Brain stem cells have a good memory
The cerebral cortex acts as the control centre of our cognitive processes. During embryogenesis, dozens of types of neurons with distinct functions come together to form the circuits that drive our thoughts and actions. These neurons are generated by progenitor cells, which produce them one after the other in a very precise order. While neuroscience textbooks establish the irreversible nature of this specialization process, researchers at the University of Geneva (UNIGE) now provide proof to the contrary. Indeed, when progenitor cells are transplanted into a young mouse embryo, they recover their past skills and rejuvenate. These results are now published in the journal Nature. By revealing an unsuspected progenitor plasticity, they shed new light on how the brain constructs itself. In the long term, they open up new perspectives for the regeneration of damaged cortical circuits.
The circuits of the cerebral cortex underly our ability to understand the world and interact with it. The diversity of cortical neurons and the circuits they compose therefore somehow determine the diversity of our thoughts and of our behaviours. But how are these neurons generated? In mice, on each embryonic day progenitor cells produce a specific type of neurons before moving to another neuron type the next day. Research conducted in the 1990s had shown that this progression was accompanied by a restriction in competence, as if to move on, progenitors have to forget how to produce the previous neuronal type.
The laboratory of Denis Jabaudon, a professor in the Department of Basic Neurosciences at UNIGE Faculty of Medicine, focuses on the development of the cerebral cortex. Last May, his team had already revealed, in the journal Science, the temporal patterns governing the sequential birth of the different types of cortical neurons from progenitors. "This time, we looked at the potential plasticity of these progenitors. Are the rules of progenitor maturation set in stone? Or can these cells under certain circumstances undergo a temporal rewind and again generate past neuronal types?"

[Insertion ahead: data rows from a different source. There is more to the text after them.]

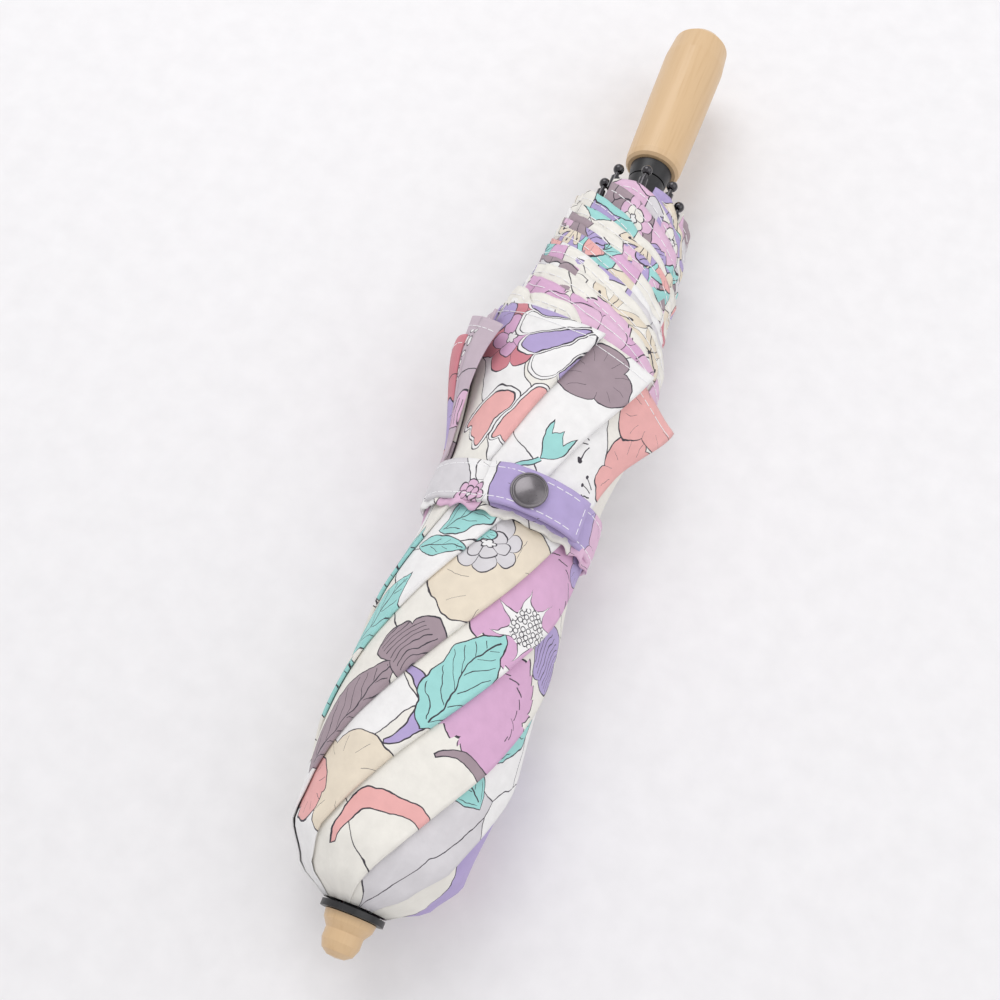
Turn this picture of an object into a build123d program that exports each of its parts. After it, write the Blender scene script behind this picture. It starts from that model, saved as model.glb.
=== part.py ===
"""Folding umbrella with eight three-part ribs, furled, strapped and lying on its side.

The shaft runs along Y with the handle at +Y. Lengths along the shaft are stations,
counted in millimetres from the very top of the umbrella. The origin is at the
middle of the whole umbrella, on the surface that it lies on.
"""
from build123d import *
import math
import os

# Driving dimensions, in millimetres
RIBS = 8
TOTAL_LENGTH = 346.0
AXIS_HEIGHT = 23.8

TOP_TUBE_R = 3.6
MID_TUBE_R = 4.3
LOW_TUBE_R = 5.0
TUBE_WALL = 0.5
TOP_TUBE_SPAN = (6.0, 252.0)
MID_TUBE_SPAN = (38.0, 262.0)
LOW_TUBE_SPAN = (44.0, 300.0)

PIVOT_R = 7.6
NOTCH_AT = 24.0
RIB_JOINT_AT = 124.0
RUNNER_AT = 224.0
TOP_RIB_END = 236.0
MID_RIB_END = 46.0
BALL_AT = 272.0

TOP_RIB_Z = (8.8, 10.4)
MID_RIB_Z = (10.9, 12.3)
OUT_RIB_Z = (13.1, 14.5)
KNEE_Z = 10.7
ELBOW_Z = 12.7
STRETCHER_Z = (6.9, 8.3)
BLADE_HALF = 0.75
EAR_IN = 0.95
EAR_OUT = 1.45
PIN_R = 0.4
EYE_R = 0.5
WIRE_R = 0.35

HUB_R = 8.7
SLOT_FLOOR_R = 6.4
SLOT_HALF_LENGTH = 6.0
GROOVE_FLOOR_R = 7.1
GROOVE_HALF = 0.45
EAR_OVERHANG = 1.3
EAR_LENGTH = 4.0
RUNNER_SPAN = (216.0, 277.0)
RUNNER_SLEEVE_R = 5.9
RUNNER_FLARE_R = 6.6
BALL_R = 1.9
TIP_Z = 13.8

CAVITY_R = 16.2
STRAP_AT = 139.0
STRAP_WIDTH = 14.0
STRAP_THICK = 1.3
STRAP_GAP = 0.3
TAIL_GAP = 2.3
TAIL_X = (-13.0, 20.0)
SNAP_X = 4.5
SNAP_CAP_R = 5.75

HANDLE_SPAN = (283.0, TOTAL_LENGTH)
HANDLE_R = 10.2

# Canopy outline: station, half width, half height
CANOPY = [
    (13.8, 9.2, 9.0),
    (20.0, 20.0, 18.0),
    (30.0, 27.0, 22.5),
    (60.0, 30.0, 23.8),
    (100.0, 29.0, 23.8),
    (126.0, 26.5, 22.0),
    (152.0, 26.5, 22.0),
    (188.0, 33.0, 23.8),
    (205.0, 30.5, 23.8),
    (225.0, 25.0, 21.5),
    (262.0, 19.5, 18.4),
]
STRAP_HALF = (26.5, 22.0)


def section(station):
    """A sketch plane across the shaft, whose X is the row's X and whose Y is up."""
    return Plane(origin=(0, station, 0), x_dir=(1, 0, 0), z_dir=(0, -1, 0))


def rod(radius, start, end, x=0.0, z=0.0):
    """A round bar along the shaft."""
    disc = section(start) * Pos(x, z) * Circle(radius)
    return extrude(disc, start - end)


def tube(radius, wall, span):
    """A hollow tube along the shaft."""
    return rod(radius, *span) - rod(radius - wall, *span)


def block(x, y, z):
    """A box between two limits on each axis."""
    size = (x[1] - x[0], y[1] - y[0], z[1] - z[0])
    middle = (sum(x) / 2, sum(y) / 2, sum(z) / 2)
    return Pos(*middle) * Box(*size)


def cross_pin(radius, half, station, z):
    """A pin across the shaft, along X."""
    return Pos(0, station, z) * Rot(0, 90, 0) * Cylinder(radius, 2 * half)


def turned(points):
    """A solid turned about the shaft from (radius, station) points."""
    face = make_face(Polyline(*[(r, s, 0) for r, s in points], close=True))
    return revolve(face, Axis.Y, 360)


def ring_wire(station):
    """The wire ring that strings the pivots of one hub together."""
    path = Plane(origin=(0, station, 0), x_dir=(1, 0, 0), z_dir=(0, 1, 0))
    return path * Torus(PIVOT_R, WIRE_R)


def hub(body, station):
    """Cuts the rib slots and the wire groove into a turned hub."""
    ends = (station - SLOT_HALF_LENGTH, station + SLOT_HALF_LENGTH)
    slot = block((-EAR_IN, EAR_IN), ends, (SLOT_FLOOR_R, 2 * HUB_R))
    for k in range(RIBS):
        body -= slot.rotate(Axis.Y, k * 360 / RIBS)
    groove = rod(2 * HUB_R, station - GROOVE_HALF, station + GROOVE_HALF)
    return body - (groove - rod(GROOVE_FLOOR_R, *ends))


def ears(station, z, toward, root):
    """Two side plates with a pin through them; root is the block that joins them."""
    low, high = sorted((station - EAR_OVERHANG * toward, station + EAR_LENGTH * toward))
    made = block((EAR_IN, EAR_OUT), (low, high), z)
    made += block((-EAR_OUT, -EAR_IN), (low, high), z)
    far = sorted((station + 2 * EAR_OVERHANG * toward, station + EAR_LENGTH * toward))
    return made + block((-EAR_OUT, EAR_OUT), far, root)


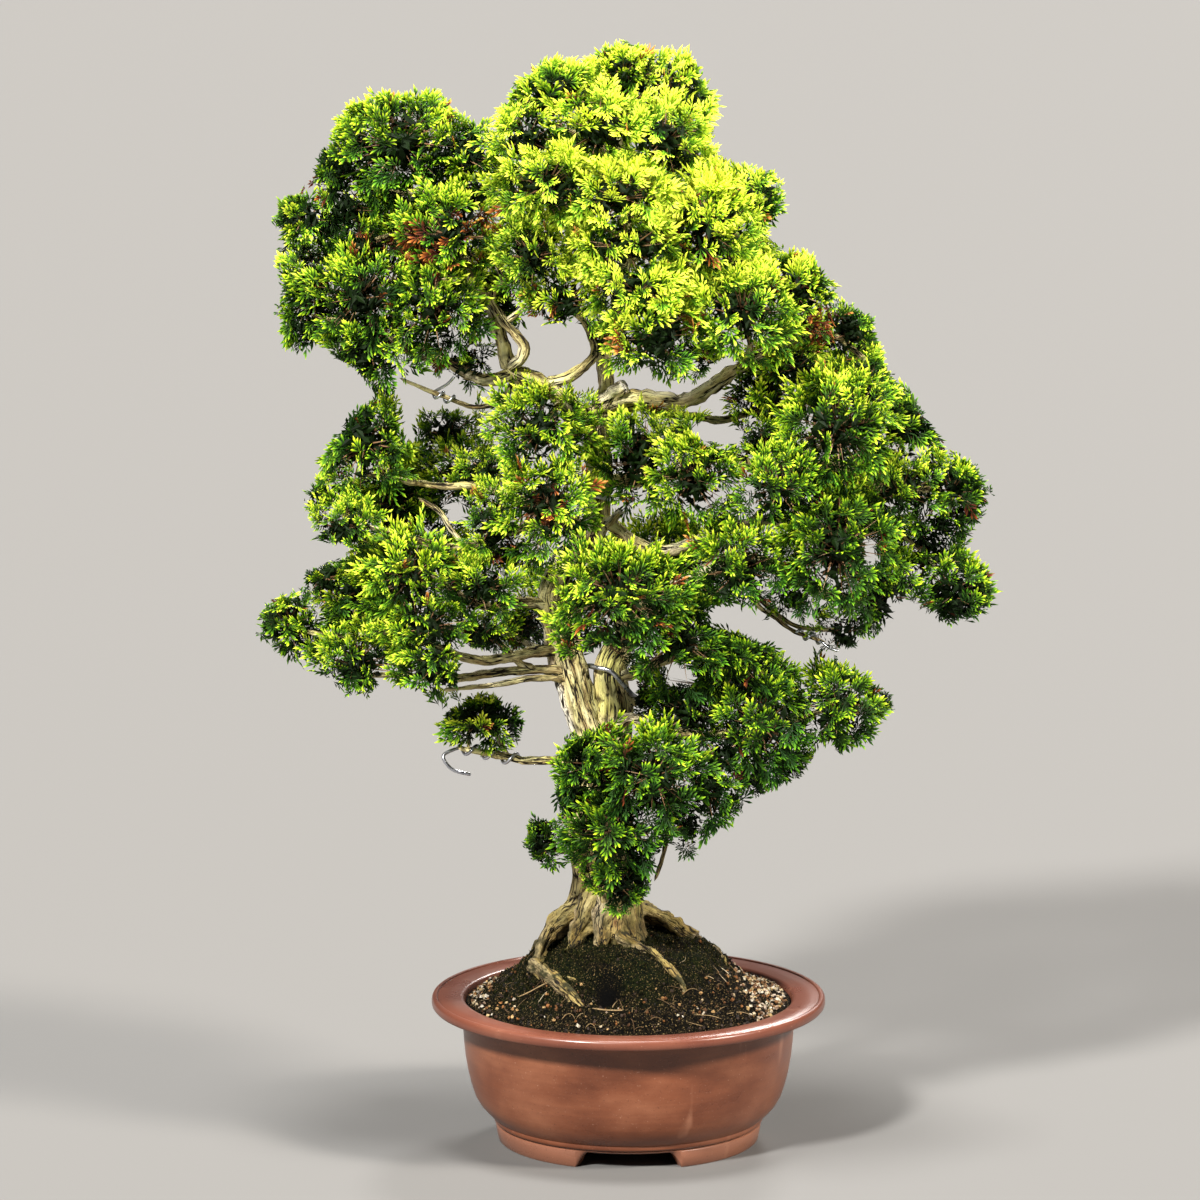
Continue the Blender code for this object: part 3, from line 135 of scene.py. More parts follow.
# Wood, as points along each stem: x, y, z and radius
TRUNK = {
    "base": [(-19, 0, 150, 42), (-19, 0, 190, 40), (-18, 0, 206, 35), (-18, 0, 228, 31), (-22, -3, 270, 28),
        (-26, -5, 313, 26), (-26, -6, 338, 22), (-25, -6, 358, 16), (-24, -6, 374, 10)],
    "left_column": [(-23, -5, 312, 22), (-30, -8, 366, 17), (-41, -8, 400, 15.5), (-49, -8, 429, 15.5),
        (-57, -8, 457, 15), (-65, -6, 486, 13.5), (-69, -2, 509, 12.5), (-58, 4, 532, 12.5),
        (-40, 6, 551, 12.5), (-29, 6, 572, 12), (-26, 6, 600, 11), (-27, 6, 625, 11), (-29, 6, 652, 10),
        (-28, 6, 682, 9.5)],
    "right_column": [(-22, -5, 320, 19), (-16, -5, 368, 18.5), (-14, -5, 405, 17), (-17, 0, 439, 15),
        (-6, 8, 463, 13)],
}
LIMBS = {
    "right_column_top": [(-8, 7, 455, 12.5), (19, 10, 493, 10.5), (60, 0, 522, 9), (102, -15, 541, 8),
        (141, -25, 532, 7), (181, -40, 513, 5), (218, -50, 511, 4)],
    "leader": [(-28, 6, 675, 9), (-20, 8, 696, 8), (-23, 8, 718, 7.5), (-17, 10, 740, 7),
        (-8, 12, 783, 6.5), (-1, 10, 833, 6), (-6, 5, 892, 5), (-9, 5, 950, 4)],
    "left_limb": [(-29, 6, 655, 9.5), (-44, -4, 672, 9.5), (-60, -12, 687, 9.5), (-75, -18, 701, 9.5),
        (-98, -20, 710, 9), (-110, -20, 719, 8)],
    "left_limb_up": [(-107, -20, 714, 8), (-115, -19, 745, 6.5), (-127, -10, 777, 5.5), (-143, 0, 807, 5),
        (-161, 5, 843, 4.5), (-183, 8, 879, 4), (-203, 10, 905, 3)],
    "loop": [(-108, -22, 716, 6), (-97, -31, 727, 5.5), (-94, -34, 739, 5.5), (-101, -34, 749, 5),
        (-112, -31, 760, 5), (-122, -29, 776, 4.6), (-131, -31, 786, 4.4), (-144, -34, 797, 4),
        (-168, -40, 800, 3)],
    "left_head_low": [(-102, -20, 712, 7), (-122, -21, 706, 6.5), (-137, -21, 708, 6),
        (-153, -21, 717, 5.5), (-180, -23, 732, 5), (-212, -25, 743, 4)],
    "centre_branch": [(-75, -18, 702, 6), (-55, -22, 708, 5.5), (-41, -25, 718, 5), (-30, -28, 735, 4.5),
        (-39, -40, 759, 4), (-55, -56, 778, 3)],
    "right_limb": [(-26, 6, 678, 9), (-2, 0, 687, 8), (28, -6, 687, 7.5), (50, -10, 685, 7.5),
        (70, -14, 696, 7.5), (91, -18, 711, 7), (104, -22, 720, 6.5), (135, -28, 739, 5.5),
        (167, -30, 748, 4.5), (196, -33, 744, 3.5)],
    "second_right": [(-25, 6, 668, 6), (10, 15, 677, 5), (33, 10, 671, 4.5), (62, 0, 670, 4),
        (85, -10, 668, 4), (120, -16, 680, 3)],
    "far_right": [(-26, 6, 609, 8), (10, 14, 610, 7), (46, 14, 617, 6.5), (75, 0, 633, 6.5),
        (98, -18, 633, 6), (118, -28, 628, 6), (157, -40, 630, 6), (193, -50, 629, 5.5), (225, -50, 613, 5),
        (257, -45, 610, 4), (282, -38, 611, 3)],
    "low_limb": [(-28, 6, 581, 7), (-12, -4, 569, 6.5), (8, -12, 555, 6), (34, -20, 550, 6),
        (59, -26, 560, 5), (82, -34, 571, 4.5), (107, -45, 580, 4), (144, -60, 583, 4), (184, -68, 578, 4),
        (216, -55, 583, 3.5), (248, -38, 566, 3), (278, -38, 538, 2.4)],
    "left_middle_limb": [(-33, 6, 563, 8), (-62, -10, 577, 7), (-94, -20, 592, 6), (-121, -22, 606, 5),
        (-143, -22, 610, 4.2), (-170, -20, 609, 3.6), (-202, -18, 614, 3), (-245, -22, 622, 2.4)],
    "left_fork": [(-62, -10, 576, 5), (-107, -30, 570, 4.5), (-143, -45, 560, 4), (-174, -52, 561, 3.5),
        (-205, -54, 571, 3), (-245, -62, 582, 2.4)],
    "left_upper": [(-66, -4, 497, 6), (-85, -12, 501, 5.5), (-107, -22, 503, 5), (-125, -30, 501, 4.5),
        (-145, -42, 510, 3.5), (-178, -66, 536, 3)],
    "left_pale": [(-60, -8, 457, 6.5), (-80, -20, 458, 6), (-103, -32, 456, 5.5), (-128, -44, 454, 5),
        (-154, -52, 460, 4), (-183, -54, 472, 3.6), (-211, -46, 481, 3.2), (-242, -36, 476, 3),
        (-270, -28, 474, 2.6), (-297, -24, 478, 2)],
    "left_long": [(-52, -8, 436, 5.5), (-76, -17, 441, 5), (-103, -24, 441, 4.6), (-125, -30, 440, 4.4),
        (-148, -36, 437, 4.2), (-169, -42, 437, 4), (-206, -46, 441, 3), (-250, -52, 442, 2)],
    "lower_left": [(-30, -7, 346, 6), (-53, -12, 354, 5), (-74, -14, 356, 4.4), (-94, -14, 355, 4),
        (-112, -14, 359, 3.8), (-135, -14, 364, 3.4), (-156, -14, 368, 3)],
    "yellow_right": [(-14, -2, 430, 6.5), (4, -16, 437, 6), (19, -24, 445, 6), (36, -34, 454, 5),
        (64, -48, 462, 4), (100, -68, 460, 3)],
    "low_right": [(-20, -8, 372, 7), (-1, -26, 397, 5.5), (27, -44, 393, 5), (60, -54, 388, 4.5),
        (96, -60, 392, 4), (136, -57, 400, 3.6), (177, -47, 409, 3), (209, -38, 412, 2.4)],
    "low_front": [(-22, -10, 330, 8), (-15, -50, 343, 6), (10, -72, 345, 5), (46, -84, 341, 4),
        (72, -92, 341, 3)],
}
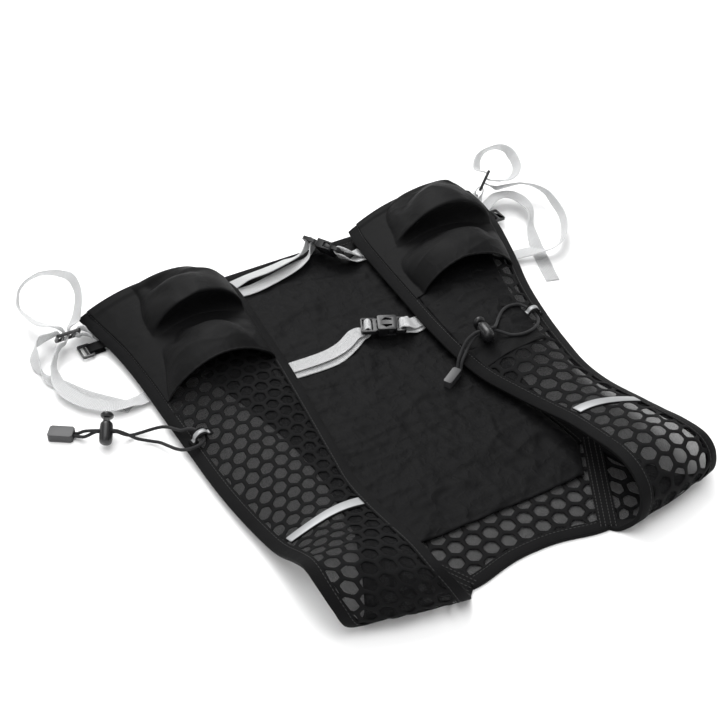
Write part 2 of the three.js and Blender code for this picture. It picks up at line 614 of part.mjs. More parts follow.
// Side-release buckles of the chest straps: a prong with two web slots, and a socket with one
const buckle = {
  length: 36, width: 18, slotLength: 13.4, slotWidth: 3, plateWall: 3.2, socketWall: 7.4, cavityWall: 4.2,
  prongEndBar: 1.6, socketEndBar: 3, middleBar: 2, socketMouth: -4.5,
};
const prongSlot = -buckle.length / 2 + buckle.prongEndBar + buckle.slotWidth / 2; // next to the prong's end
const returnSlot = prongSlot + buckle.slotWidth + buckle.middleBar;
const socketSlot = buckle.length / 2 - buckle.socketEndBar - buckle.slotWidth / 2;
const socketBack = socketSlot - buckle.slotWidth / 2 - 1.2; // where the socket's thick part ends
const armReach = socketBack - 1.8;

function buckleProng() {
  const half = buckle.width / 2;
  const reach = armReach;
  const arm = [[-7, half - 4], [reach - 5, half - 3.4], [reach, half - 3], [reach, half - 1.8],
    [reach - 3, half - 0.2], [reach - 4.6, half - 0.2], [reach - 5.2, half - 1.3], [-7, half - 1.3]];
  const arms = [1, -1].map(
    (sign) => slab(arm.map(([x, y]) => new THREE.Vector2(x, sign * y)), buckle.plateWall));
  const frame = plate(rectangle(-buckle.length / 2, buckle.socketMouth - 0.4, -half, half, 1.5),
    [prongSlot, returnSlot].map((x) => slotAt(x, buckle.slotWidth, buckle.slotLength)), buckle.plateWall);
  const guide = block(-6, reach - 1, -1.6, 1.6, buckle.plateWall);
  return geometryOfSolid(frame.add(arms[0]).add(arms[1]).add(guide));
}

function buckleSocket() {
  const half = buckle.width / 2;
  const reach = armReach;
  let body = block(buckle.socketMouth, socketBack, -half, half, buckle.socketWall, 1.2)
    .add(block(socketBack - 1, buckle.length / 2, -half, half, buckle.plateWall, 1.5))
    .subtract(block(buckle.socketMouth - 2, reach + 0.4, -half + 0.9, half - 0.9, buckle.cavityWall))
    .subtract(slab(slotAt(socketSlot, buckle.slotWidth, buckle.slotLength), 20));
  // The arms' tips stand in a window in each side, and each face is cut open beside its middle rib.
  const face = [[-1.5, 2.6], [7, 2.6], [7, 4.4], [2, 6.2]];
  for (const sign of [1, -1]) {
    const [a, b] = [sign * (half - 2), sign * (half + 1)];
    body = body
      .subtract(block(reach - 6.2, reach + 0.4, Math.min(a, b), Math.max(a, b), buckle.cavityWall))
      .subtract(slab(face.map(([x, y]) => new THREE.Vector2(x, y * sign)), 20));
  }
  return geometryOfSolid(body);
}

const upperBuckle = placed([35.6, 184.6, 14.2], [0.49, -0.87, 0], [-0.505, -0.303, 0.808]);
const lowerBuckle = placed([27, 69, 11.6], [0.9, -0.436, 0], [0.436, 0.9, 0]);
for (const [name, matrix] of [["upper", upperBuckle], ["lower", lowerBuckle]]) {
  add(`${name}_buckle_prong`, buckleProng(), materials.plastic, matrix);
  add(`${name}_buckle_socket`, buckleSocket(), materials.plastic, matrix);
}

// Chest straps: webs folded round the buckles' bars, both layers sewn under the front panels' edges.
// Rows are stations: x, y, z of the middle, then the width's direction.

// Round a prong's middle bar on its Z side (turn 1) or the other (-1), and round a socket's end bar.
const roundMiddleBar = (matrix, turn, way) => [
  stationIn(matrix, prongSlot, -3.5 * turn, way), stationIn(matrix, prongSlot, 0.6 * turn, way),
  stationIn(matrix, (prongSlot + returnSlot) / 2, 3 * turn, way),
  stationIn(matrix, returnSlot, 0.6 * turn, way), stationIn(matrix, returnSlot, -3.5 * turn, way),
];
const roundEndBar = (matrix, way) => [
  stationIn(matrix, buckle.length / 2 + 1.4, 3, way), stationIn(matrix, socketSlot + 1.4, 3, way),
  stationIn(matrix, socketSlot - 0.2, 1, way), stationIn(matrix, socketSlot - 0.2, -1, way),
  stationIn(matrix, socketSlot + 1.4, -3, way), stationIn(matrix, buckle.length / 2 + 1.4, -3, way),
];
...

Decoding the plasticity of progenitors
To address these questions, the researchers transplanted progenitors of late mouse embryos into younger ones, as neuroscientists had done in the 1990s, but this time with opposite results: they found that progenitors could rejuvenate in the new environment. "By using more precise cell isolation techniques, we were able to identify progenitors that act as genuine stem cells. Once in their new environment, they rejuvenate to become essentially identical to non-transplanted progenitors. The environment in which the cell is located therefore acts as a real cure of youth!". In addition, the Geneva neuroscientists identified the molecular mechanism responsible for this cell rejuvenation: the Wnt protein. "We knew that Wnt signalling was important to keep stem cells in an undifferentiated state, but here it seems able to take a step further by reversing the process of cell maturation," says Denis Jabaudon.
The researchers then unsuccessfully tried to accelerate the ageing process by transplanting young progenitors into older embryos. "To our great surprise, our results show the exact contrary of what the scientific community took for granted, namely that rejuvenating progenitors was impossible, but that speeding up their aging was possible. We have managed to temporoally rewind our cells, but not to fast-forward them."
Thus, the deeply rooted notion that progression in competence implies a restriction in competence does not apply here. Nevertheless, some progenitors appear impervious to this rejuvenation, but why that is remains unknown.
A proof-of-principle for cortical neuroregeneration
As adults have only very few progenitor cells left, how can these discoveries be used for therapeutic purposes? At the end of the differentiation process, progenitors become astrocytes, a cell type that is preserved at all ages of life. Would it be possible, then, to transform astrocytes back into progenitor cells in order to produce a specific type of neurons that would have disappeared following an accident or a disease? "Our work provides a proof-of-principle for cellular malleability," explains Denis Jabaudon, "It will be interesting to try and understand whether this phenomenon can be used for regeneration purposes."